Om Faulkner from Within
Faulkner from Within: Destructive and Generative Being in the Novels of William Faulkner is the culmination of William H. Rueckert's lifetime of study of this great American novelist. Rueckert tracks Faulkner's development as a novelist through eighteen novels-ranging from Flags in the Dust to The Reivers-to show the turn in Faulkner from destructive to generative being, from tragedy to comedy, from pollution to purification and redemption. At the heart of Faulkner from Within is Rueckert's sustained treatment of Go Down, Moses, a turning point in Faulkner's career away from the destructive selves of the earlier novels and-as first manifest in Ike McCaslin-toward the generative selves of his later work. Faulkner from Within is a wide-ranging, beautifully written appreciation and analysis of the imaginative life of a great American author and his complex work.

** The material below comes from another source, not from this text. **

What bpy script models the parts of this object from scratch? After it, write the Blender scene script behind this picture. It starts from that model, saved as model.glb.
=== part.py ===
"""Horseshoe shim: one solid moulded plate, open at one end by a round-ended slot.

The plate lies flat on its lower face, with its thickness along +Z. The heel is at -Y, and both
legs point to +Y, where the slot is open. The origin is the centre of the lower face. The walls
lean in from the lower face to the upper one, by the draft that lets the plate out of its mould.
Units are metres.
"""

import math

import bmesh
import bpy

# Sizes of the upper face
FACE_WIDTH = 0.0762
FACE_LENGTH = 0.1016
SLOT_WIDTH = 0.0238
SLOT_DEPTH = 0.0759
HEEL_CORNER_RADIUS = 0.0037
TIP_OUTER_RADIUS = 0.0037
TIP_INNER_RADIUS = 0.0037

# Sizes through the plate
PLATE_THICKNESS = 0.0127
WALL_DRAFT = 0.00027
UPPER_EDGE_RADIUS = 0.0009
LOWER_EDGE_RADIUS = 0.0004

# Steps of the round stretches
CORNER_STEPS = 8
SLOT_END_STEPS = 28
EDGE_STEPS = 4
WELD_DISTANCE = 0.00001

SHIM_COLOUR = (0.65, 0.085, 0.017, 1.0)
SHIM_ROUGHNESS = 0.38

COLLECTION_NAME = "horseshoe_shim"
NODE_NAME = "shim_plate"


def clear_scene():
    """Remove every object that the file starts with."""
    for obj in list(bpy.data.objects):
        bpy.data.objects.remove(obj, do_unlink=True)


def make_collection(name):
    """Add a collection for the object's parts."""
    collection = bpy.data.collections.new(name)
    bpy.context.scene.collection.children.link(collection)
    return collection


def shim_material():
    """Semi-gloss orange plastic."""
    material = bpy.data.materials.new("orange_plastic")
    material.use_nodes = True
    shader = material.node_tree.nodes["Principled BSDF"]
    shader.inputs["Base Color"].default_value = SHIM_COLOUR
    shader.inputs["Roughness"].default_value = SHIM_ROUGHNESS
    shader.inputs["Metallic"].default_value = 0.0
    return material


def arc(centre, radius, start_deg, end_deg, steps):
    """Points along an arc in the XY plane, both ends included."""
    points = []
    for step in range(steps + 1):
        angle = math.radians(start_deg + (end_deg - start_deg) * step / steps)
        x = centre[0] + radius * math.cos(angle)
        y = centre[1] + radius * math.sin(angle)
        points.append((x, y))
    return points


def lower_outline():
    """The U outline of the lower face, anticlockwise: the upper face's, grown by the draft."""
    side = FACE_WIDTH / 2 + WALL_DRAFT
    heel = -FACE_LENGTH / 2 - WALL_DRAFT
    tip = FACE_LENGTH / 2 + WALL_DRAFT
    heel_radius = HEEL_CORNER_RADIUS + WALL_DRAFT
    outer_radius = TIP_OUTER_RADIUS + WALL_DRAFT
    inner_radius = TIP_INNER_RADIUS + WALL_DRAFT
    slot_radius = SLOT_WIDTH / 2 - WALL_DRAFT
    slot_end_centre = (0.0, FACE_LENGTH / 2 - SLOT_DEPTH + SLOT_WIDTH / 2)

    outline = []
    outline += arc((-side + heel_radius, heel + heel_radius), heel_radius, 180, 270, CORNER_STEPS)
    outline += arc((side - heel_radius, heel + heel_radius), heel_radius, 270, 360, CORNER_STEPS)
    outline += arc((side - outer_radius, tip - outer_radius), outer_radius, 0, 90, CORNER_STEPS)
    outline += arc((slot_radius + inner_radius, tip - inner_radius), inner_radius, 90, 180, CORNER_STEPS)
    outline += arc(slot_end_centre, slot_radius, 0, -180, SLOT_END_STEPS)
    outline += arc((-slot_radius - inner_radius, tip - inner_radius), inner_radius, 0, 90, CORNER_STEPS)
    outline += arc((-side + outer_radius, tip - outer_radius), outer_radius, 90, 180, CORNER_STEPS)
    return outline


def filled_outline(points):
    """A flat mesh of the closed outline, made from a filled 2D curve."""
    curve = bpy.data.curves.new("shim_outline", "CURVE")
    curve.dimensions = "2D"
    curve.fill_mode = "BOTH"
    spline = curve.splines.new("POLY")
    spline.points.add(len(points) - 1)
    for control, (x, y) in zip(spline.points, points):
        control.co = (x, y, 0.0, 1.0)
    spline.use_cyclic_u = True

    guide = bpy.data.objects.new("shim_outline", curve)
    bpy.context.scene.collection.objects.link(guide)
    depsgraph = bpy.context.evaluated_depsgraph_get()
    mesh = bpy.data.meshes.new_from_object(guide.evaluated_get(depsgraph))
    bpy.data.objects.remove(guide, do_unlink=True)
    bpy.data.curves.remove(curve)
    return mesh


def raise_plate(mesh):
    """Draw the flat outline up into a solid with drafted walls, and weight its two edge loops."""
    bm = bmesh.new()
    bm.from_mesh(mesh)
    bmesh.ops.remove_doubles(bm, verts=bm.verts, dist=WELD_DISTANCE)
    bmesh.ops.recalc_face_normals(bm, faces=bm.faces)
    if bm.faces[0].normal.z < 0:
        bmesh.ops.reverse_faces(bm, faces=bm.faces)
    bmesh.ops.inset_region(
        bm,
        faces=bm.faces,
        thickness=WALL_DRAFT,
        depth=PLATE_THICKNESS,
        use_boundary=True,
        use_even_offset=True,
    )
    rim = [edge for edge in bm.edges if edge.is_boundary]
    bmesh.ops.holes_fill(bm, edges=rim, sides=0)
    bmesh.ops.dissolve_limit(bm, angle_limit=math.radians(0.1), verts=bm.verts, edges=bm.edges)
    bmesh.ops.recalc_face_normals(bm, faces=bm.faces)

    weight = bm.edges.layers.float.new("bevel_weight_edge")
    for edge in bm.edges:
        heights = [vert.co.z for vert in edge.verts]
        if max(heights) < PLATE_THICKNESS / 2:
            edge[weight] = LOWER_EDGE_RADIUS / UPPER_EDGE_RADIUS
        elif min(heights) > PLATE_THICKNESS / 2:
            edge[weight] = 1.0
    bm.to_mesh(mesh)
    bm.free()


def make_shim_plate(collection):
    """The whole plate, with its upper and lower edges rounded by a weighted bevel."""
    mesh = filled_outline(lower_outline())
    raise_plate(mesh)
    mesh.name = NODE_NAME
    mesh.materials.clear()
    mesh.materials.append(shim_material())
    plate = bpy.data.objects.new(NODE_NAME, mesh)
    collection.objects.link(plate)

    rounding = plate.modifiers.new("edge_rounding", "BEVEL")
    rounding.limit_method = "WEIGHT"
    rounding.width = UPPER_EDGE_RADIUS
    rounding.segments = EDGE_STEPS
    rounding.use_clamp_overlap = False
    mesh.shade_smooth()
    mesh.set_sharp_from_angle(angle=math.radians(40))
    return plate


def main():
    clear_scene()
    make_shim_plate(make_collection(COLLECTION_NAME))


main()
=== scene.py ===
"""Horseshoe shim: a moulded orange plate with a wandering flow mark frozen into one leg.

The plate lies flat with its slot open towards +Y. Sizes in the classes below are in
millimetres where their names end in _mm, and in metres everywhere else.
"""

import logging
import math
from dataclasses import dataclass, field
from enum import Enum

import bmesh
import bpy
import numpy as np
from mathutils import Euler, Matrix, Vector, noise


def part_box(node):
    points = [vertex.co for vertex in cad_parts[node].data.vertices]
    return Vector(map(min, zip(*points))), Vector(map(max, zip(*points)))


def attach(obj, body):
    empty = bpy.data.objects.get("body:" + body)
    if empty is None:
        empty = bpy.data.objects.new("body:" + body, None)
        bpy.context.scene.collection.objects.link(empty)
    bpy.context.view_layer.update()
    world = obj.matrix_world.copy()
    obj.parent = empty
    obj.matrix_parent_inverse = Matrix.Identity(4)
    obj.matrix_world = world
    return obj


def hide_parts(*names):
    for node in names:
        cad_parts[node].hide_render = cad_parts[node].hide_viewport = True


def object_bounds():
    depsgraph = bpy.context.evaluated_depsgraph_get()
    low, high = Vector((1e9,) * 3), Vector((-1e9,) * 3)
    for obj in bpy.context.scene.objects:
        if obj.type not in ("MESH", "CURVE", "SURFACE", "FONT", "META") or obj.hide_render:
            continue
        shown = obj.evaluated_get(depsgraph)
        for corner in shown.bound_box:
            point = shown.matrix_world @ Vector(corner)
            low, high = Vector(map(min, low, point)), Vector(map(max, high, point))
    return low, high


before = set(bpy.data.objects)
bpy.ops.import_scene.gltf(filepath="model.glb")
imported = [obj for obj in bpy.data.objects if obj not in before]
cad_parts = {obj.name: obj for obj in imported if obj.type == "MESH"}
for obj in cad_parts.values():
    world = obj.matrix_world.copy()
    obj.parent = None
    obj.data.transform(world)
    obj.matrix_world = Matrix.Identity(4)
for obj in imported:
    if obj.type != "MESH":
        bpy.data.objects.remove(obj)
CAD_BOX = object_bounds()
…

William H. Rueckert has authored or edited numerous groundbreaking books and articles. They include the landmark study, Kenneth Burke and the Drama of Human Relations (1963, 1982), Critical Responses to Kenneth Burke, 1924-1966 (1969), and Encounters with Kenneth Burke (1994). He is the editor of Letters from Kenneth Burke to William H. Rueckert, 1959-1987 (2003, Parlor Press) and Burke's Essays Toward a Symbolic of Motives, 1950-1955 (2004, Parlor Press). With Angelo Bonadonna, he is the editor of Burke's On Human Nature, A Gathering While Everything Flows, 1967-1984. He is also the author of Glenway Wescott (1965). His essays include the often-cited "Literature and Ecology: An Experiment in Ecocriticism."